Specifically designed for anomaly detection, isolation forest uses a random forest of isolation trees that isolate anomalies instead of profiling normal points. It works well with high‑dimensional data and is linear in time complexity. While not a decision tree in the traditional supervised sense, it shares the tree‑based philosophy and can be compared with supervised decision trees when labeled data is scarce.

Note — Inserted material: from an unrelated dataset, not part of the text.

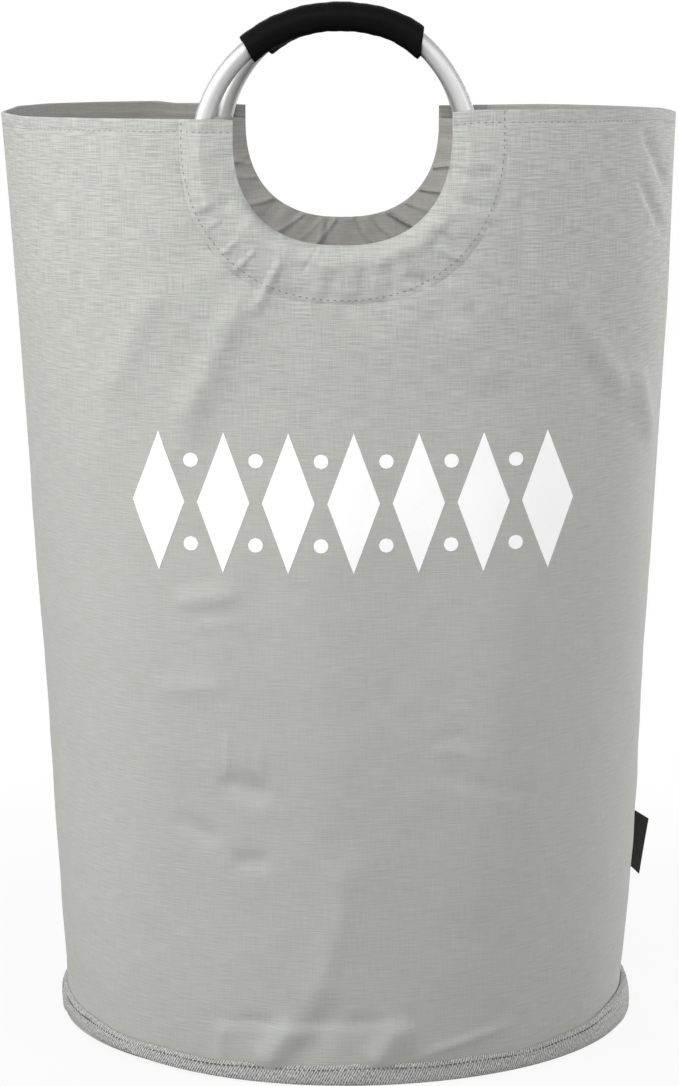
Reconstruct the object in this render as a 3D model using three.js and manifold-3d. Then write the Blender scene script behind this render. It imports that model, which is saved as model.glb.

Practical Case Study: Detecting Credit Card Fraud

Consider a credit card issuer processing 10 million transactions per month. The fraud rate is 0.1%. The data science team builds a decision tree classifier using features such as transaction amount, merchant code, distance from cardholder’s home, and time since last transaction. After training on three months of historical data with resampling (oversampling fraud to 10% of the training set) and pruning (max depth = 8, minimum samples per leaf = 50), the model achieves a recall of 85% and precision of 30% on the hold‑out test set. While precision seems low, each flagged transaction is reviewed by an automated rule engine that blocks clearly fraudulent ones and routes borderline cases to manual review. The business accepts the false‑positive rate because the cost of missing a fraud exceeds the cost of reviewing a legitimate transaction. Over time, the model is retrained weekly to adapt to shifting fraud patterns.

External Resources for Further Learning

Conclusion

Decision trees provide an interpretable, efficient, and effective approach to anomaly detection in financial transactions. By understanding their mechanics, preparing data thoughtfully, addressing class imbalance, and combining them into ensembles, organizations can build fraud detection systems that catch suspicious activity while maintaining transparency for compliance and business teams. The financial industry continues to rely on tree‑based models as a core component of its defense against fraud—no matter how quickly fraudsters evolve, the logic of a decision tree remains a clear and adaptable tool for safeguarding assets.